Why are audiences so interested in crime and thriller content right now?

It’s been an evolution. Over the last 10 years there have been many wonderful explorations of crime and injustice, obviously seminal works. We’re living in a very vulnerable moment. It reflects some anxiety in and desire for control in a time where things feel very unstable.

The book goes into depth on all the victims’ stories; why does the film center on Mari?

Michael Werwie, the screenwriter, made the brilliant decision that the story of Shannan’s disappearance was a way to explore the entire mystery. Her disappearance brought attention to this case, so it made a lot of sense.

What are some of the questions that are still out there about the cases?

The survivor families — the victims’ relatives — have been shafted and moved around at every turn. It feels like powerful people do not want any real investigation. We’re hoping this film continues to put the spotlight on this case. There are still inexplicable things.

Inexplicable things?

Why can’t the family have Shannan’s 911 tape as the court ordered? They’re defying a court order. There is a lot more that must be known. Otherwise it seems like they would be handling this case differently.
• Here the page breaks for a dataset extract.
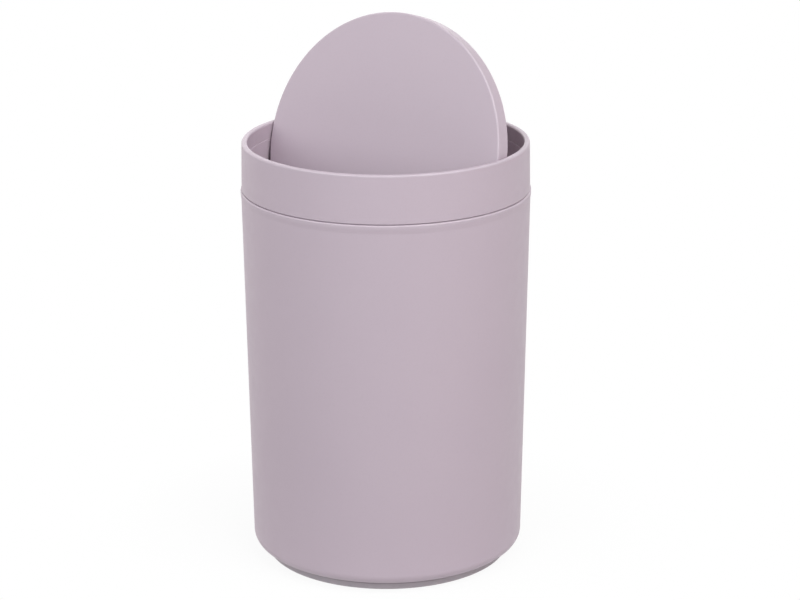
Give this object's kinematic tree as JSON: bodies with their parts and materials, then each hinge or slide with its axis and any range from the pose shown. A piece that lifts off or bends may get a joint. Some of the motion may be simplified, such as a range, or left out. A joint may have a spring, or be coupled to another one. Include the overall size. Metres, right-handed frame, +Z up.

The day that Netflix released our trailer, the Suffolk County police held their first press conference in many years. It just shows you that they’re really not responding to the needs of the case, instead they’re responding to external pressure.

All the family members were texting each other — all the police was releasing was the belt buckle they had had for many years. The families were praying they had some DNA. It’s been a horrible rollercoaster for them.

Who do you think did it?

We present Mari’s point of view, and I would never discount anything she had to say. But it does feel to me there is probably more than one person who knows what went down. The way [the case] was handled over the years has shown an amazing amount of neglect.


Did you get a chance to meet Mari?

I met with Mari before she passed away. I’m very grateful, but I had no idea it would only be one meeting.

Towards the end of her life, the real Mari embraced that mother role. She was really caring for Serra, with her mental illness, in a way she hadn’t been able to with Shannon.

What did you think when you heard she died?

It was just cognitive dissonance. It (the book’s author) Bob Kolker who texted me to let me know. To hear that it was her daughter, it was so tragic. One of the themes of the movie is mental illness — one of the major problems in Mari’s life and her daughters’ lives was the lack of mental health care. When Mari was finally able emotionally to care for Serra was when she had her psychotic break. It was tragic.